2. This particular scenario doesn't mean that online advertising is ineffective, just that you have to know what you're doing.
Side-question: do we have a useful model for whether there WAS a dot-com bubble? Seems like there was a fair bit of churn, and a temporary loss, but the category is bigger than ever. Buying at the peak and holding until now did pretty well, right?
There was a bubble, and there is also secular growth in the market, with a lot of churn that makes buy-and-hold a fairly bad idea. Those aren't inconsistent. Here's a graphic of the churn. Most of the early companies died.
But if you put all your money in the hot IPOs of Netscape, Yahoo, Lycos, and Excite in 1995, you'd have done very poorly. If you extended this to 1996, you could add Mindspring and Checkpoint (the only one that did well, so far, which is up 29x, for a 16% annualized return to date.) It took until 1997 to get any long-term fantastic return, for Amazon - which is up 1000x since 1997, or a 37% annual return - fantastic, but if you were prescient, and it was an entire tenth of your portfolio, on average you did just OK. Skipping ahead to 1999-2000, the height of the bubble, here's the list. Nothing made big bucks.

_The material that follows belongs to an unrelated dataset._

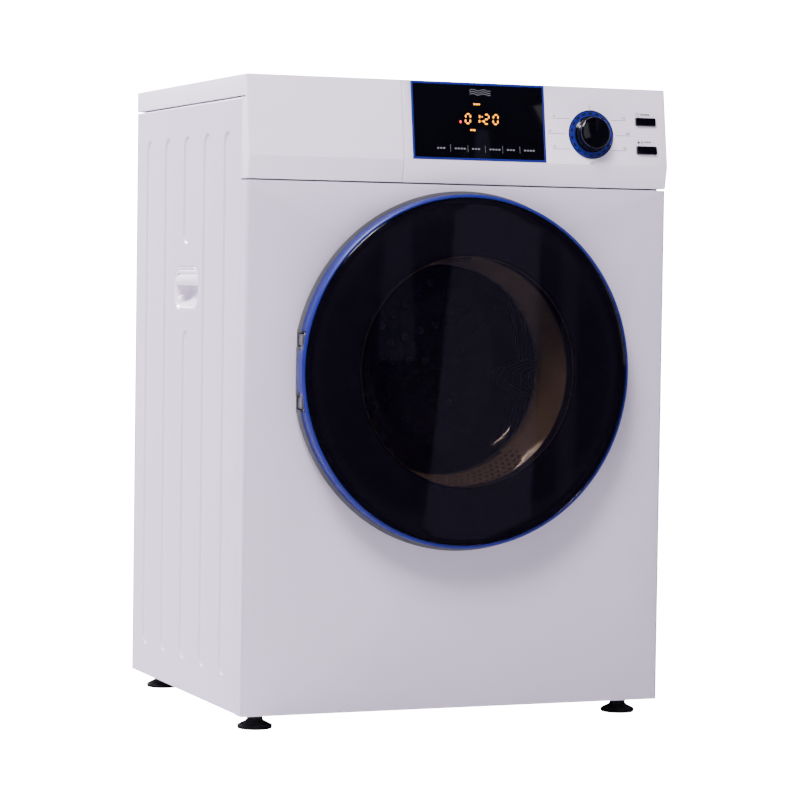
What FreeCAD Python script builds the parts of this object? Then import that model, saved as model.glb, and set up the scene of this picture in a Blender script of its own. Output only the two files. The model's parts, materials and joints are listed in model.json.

So we can construct a portfolio with 10 stocks, 8 of which went bust, and 2 of which, checkpoint and Amazon, did well. Your compound 22-year return? 5.25% (And if you bought an S&P index fund in 1998 at 1,000, you'd have made 6.5% annually.)
neat graphic, thanks!
What audience is this for? The amount of useless stuff that other people spend their money on is ... overwhelming. A lot of it (say, alcohol and tobacco) don't even have anyone claiming it helps in any way. Pointing out that something which may be helpful (to the advertiser; it's definitely helpful to the ad vendors and arguably helpful to subsidized media consumers) doesn't seem like it'll have any impact on any decision-maker.
How Brands Grow is a good take on one part of this space.